2022年も残り2週間を切った。パンデミックの数年からようやく日常を取り戻し、あっという間の1年だったように感じる。今年見た欧州各地での展覧会や国際芸術祭を振り返ると、既存の概念や社会システムからの転換をダイナミックに図ろうとする動きが局所で発生していたことが、印象深かった。
ベルリンのアートシーンをみると、美術館やギャラリーとは異なる形態で話題となるような企画展やイベントを展開している芸術団体の動きが気になった。なかでも、パンデミックが起こる前年に立ち上がり、ホーリー・ハーンダン(Holly Herndon)、レフィーク・アナドール(Refik Anadol)、ヤコブ・クスク・ステンセン(Jakob Kudsk Steensen)、ロバート・アーウィン(Robert Irwin)といったテクノロジーと科学、芸術を掛け合わせ国際的に活躍する気鋭のアーティストとのコミッションワークを手がけ、大規模個展を展開する芸術財団「Light Art Space (LAS)」は注目であろう。今年9月には、人工知能(AI)を組み込み、変容し続ける作品を発表するイアン・チェン(Ian Cheng)を招いた展覧会を開催し話題となった。LASの個展のほとんどは、ベルグハイン(Berghain)やクラフトワーク・ベルリン(Kraftwerk Berlin)といった巨大な元工場などを利用したクラブや文化施設で開催されるのも特徴だ。
本記事では、LASでディレクターを務めるベッティーナ・ケームズ(Bettina Kames)にインタビューを敢行し、彼らの取り組みを紹介する。

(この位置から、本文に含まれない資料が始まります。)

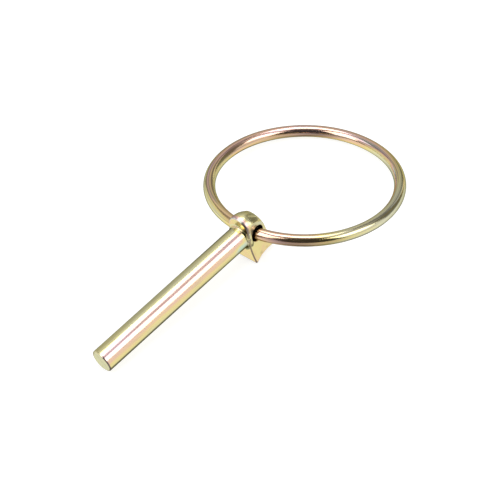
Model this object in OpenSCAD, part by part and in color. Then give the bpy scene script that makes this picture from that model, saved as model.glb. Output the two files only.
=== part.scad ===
// Linch pin with pull ring: a forged steel pin whose head is a short lug with a
// cross hole, and a round wire ring that hangs and swings in that hole.
// Millimetres, +Z up. The pin lies at rest: the low edge of the shank tip, the
// lip of the head and the far side of the ring all touch the plane z = 0.
// The shank runs along X with the head towards +X.

/* [Shank] */
// diameter of the round shank
shank_d = 6; // [5.8:0.05:6.1]
// length of the shank from its tip to the flat front face of the head
shank_l = 49.5; // [46:0.5:60]
// radius of the fillet where the shank grows out of the head
root_r = 0.8; // [0.3:0.1:1]
// lean of the cropped tip face: the upper edge reaches further than the lower one
tip_lean = 8.5; // [0:0.5:10]
// sideways turn of the cropped tip face
tip_turn = 4; // [0:0.5:6]
// radius of the rolled-over edge round the tip
tip_round = 0.7; // [0.3:0.1:1]

/* [Head] */
// depth of the lip at the foot of the head, measured down from the shank axis
lip_depth = 6.6; // [6.4:0.1:7.6]
// width of the flat land on the lip
lip_land = 0.3; // [0.1:0.1:0.6]
// half width of the head at its front face, level with the shank axis
cheek_w = 3.15; // [3.1:0.05:3.5]
// radius of the hollow flare that widens both cheeks towards the foot
flare_r = 13.9; // [12:0.1:18]
// how much each cheek closes in towards the back of the head, degrees
cheek_taper = 3.5; // [0:0.5:5]
// height of the crown above the shank axis at the front face
crown_h = 6.2; // [5.8:0.05:6.4]
// radius of the crown seen from the front
crown_r = 3.6; // [3.4:0.1:4.4]
// radius of the crown seen from the side
crown_side_r = 10.2; // [9:0.1:12]
// radius of the rounded edge between the front face and the crown
crown_edge_r = 0.5; // [0.2:0.1:0.8]
// length of the head from front to back, level with the shank axis
head_l = 6.35; // [5.9:0.05:7]
// slope of the back of the head, degrees from upright
back_slope = 14; // [8:0.5:20]
// radius of the hollow underside between the lip and the heel
sole_r = 15.5; // [12:0.5:30]

/* [Cross hole] */
// diameter of the cross hole
hole_d = 4.3; // [4.2:0.05:4.6]
// distance of the cross hole behind the front face
hole_x = 3.2; // [2.9:0.05:3.3]
// height of the cross hole above the shank axis
hole_z = 0.25; // [0:0.05:0.4]
// depth of the small bevel round each mouth of the hole
hole_bevel = 0.1; // [0.1:0.05:0.4]

/* [Ring] */
// mean diameter of the ring, middle of the wire to middle of the wire
ring_d = 47.2; // [44:0.2:56]
// diameter of the ring wire
wire_d = 3; // [2.6:0.1:3]
// gap between the two butted wire ends, which sit inside the cross hole
butt_gap = 0.3; // [0.1:0.1:0.8]

/* [How the ring sits in its loose hole] */
// turn of the ring in the hole, seen from above, degrees
ring_yaw = 4.75; // [0:0.25:5]
// sideways tip of the ring in the hole, degrees
ring_tip = 1.25; // [0:0.25:2]
// place of the wire in the hole, forward of its middle
wire_fwd = 0.15; // [0:0.05:0.2]
// place of the wire in the hole, below its middle
wire_drop = 0.4; // [0.2:0.05:0.4]

/* [Hidden] */
$fn = 96;

steel = [0.80, 0.74, 0.47];
wire_steel = [0.78, 0.70, 0.50];

sr = shank_d / 2;
hr = hole_d / 2;
wr = wire_d / 2;
rr = ring_d / 2;

// crown: a tyre-shaped disc standing on edge, its axle across the head
crown_tube = crown_side_r - crown_r;
crown_x = -1;
crown_z = crown_h - sqrt(crown_side_r * crown_side_r - crown_x * crown_x);
// circle that the crown makes in the front face, through its top and its shoulder
shoulder_z = sqrt(pow(crown_tube + sqrt(crown_r * crown_r - cheek_w * cheek_w), 2)
                  - crown_x * crown_x) + crown_z;
arch_s = crown_h - shoulder_z;
arch_r = (cheek_w * cheek_w + arch_s * arch_s) / (2 * arch_s);
arch_z = crown_h - arch_r;
heel_rise = 0.75;
heel_x = 5.7;

// rest of the pin: lower edge of the tip and lip of the head on the ground
tip_short = sr * tan(tip_lean);
pitch = atan((lip_depth - sr) / (shank_l - tip_short));
root_z = lip_depth * cos(pitch);

// turning a vector about each axis
function rx(v, a) = [v[0], v[1] * cos(a) - v[2] * sin(a), v[1] * sin(a) + v[2] * cos(a)];
function ry(v, a) = [v[0] * cos(a) + v[2] * sin(a), v[1], -v[0] * sin(a) + v[2] * cos(a)];
function rz(v, a) = [v[0] * cos(a) - v[1] * sin(a), v[0] * sin(a) + v[1] * cos(a), v[2]];
// a direction of the ring, swung by s, as it lies in the pin's frame and on the ground
function ring_dir(v, s) = ry(rx(rz(ry(v, -s), ring_yaw), -ring_tip), -pitch);
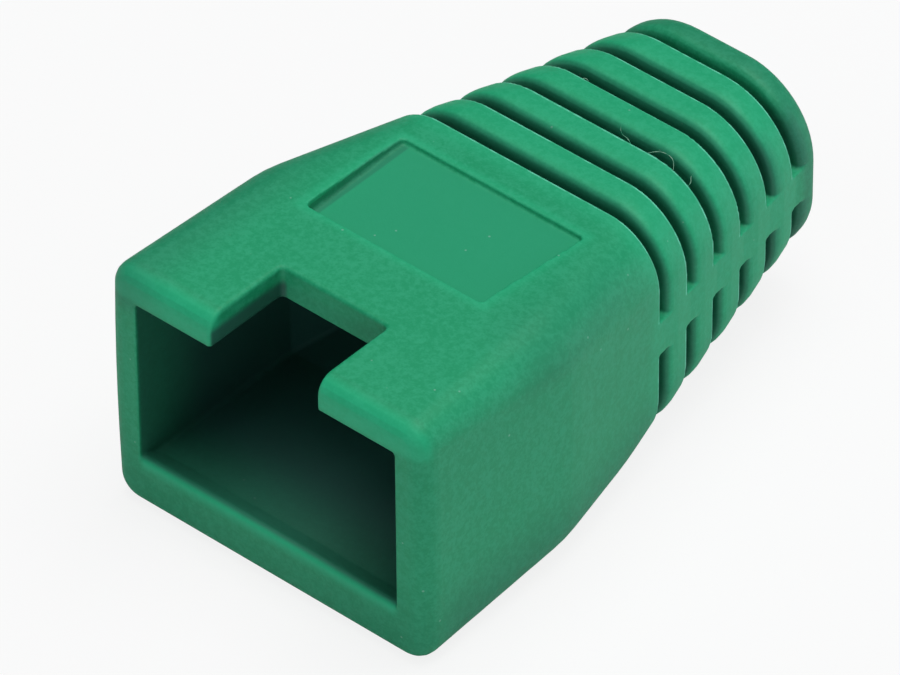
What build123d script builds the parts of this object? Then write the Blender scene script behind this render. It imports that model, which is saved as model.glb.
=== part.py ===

──まず、LASのスタートとその背景について教えてください。
LASはベルリンを拠点とする非営利財団で、2019年からアートや新しいテクノロジー、サイエンスが交差する領域で活動しています。新しい展示形式や実験的なプロジェクトのサポートをとおして、ローカルや国際的なコミュニティに対し、魅力的な芸術体験を生み出すことに尽力してきました。LASは、未来志向のアプローチを育み、わたしたちが持つ固定概念や認識に挑戦すること、そして未来のヴィジョンを描くためのインスピレーションを与えることをミッションにしています。
──これまでのプログラムはどんなものがあるのでしょうか?
2019年以降、私たちは、新しいテクノロジーをいち早く試し、クリエイティブとサイエンスの両分野の境界を押し広げ、思考の変容をうながすような取り組みを行っているアーティストたちと展覧会をつくってきました。Kraftwerkで行われたレフィーク・アナドールによるAIと人間のインタラクティブなインスタレーション《Latent Being》、またヤコブ・クスク・ステンセンを招いた《Berl-Berl》などです。彼は会場となったBerghainを仮想的な湿地に変え、生態学と神話を探究するインスタレーションをつくり出しました。最近では、ロバート・アーウィンによる16×16メートルの巨大なライトを使用したインスタレーションや、ゲームエンジン「Unity」でつくられたアニメの中で、もっとも長く複雑な作品であるイアン・チェン《Life After BOB》などを発表しています。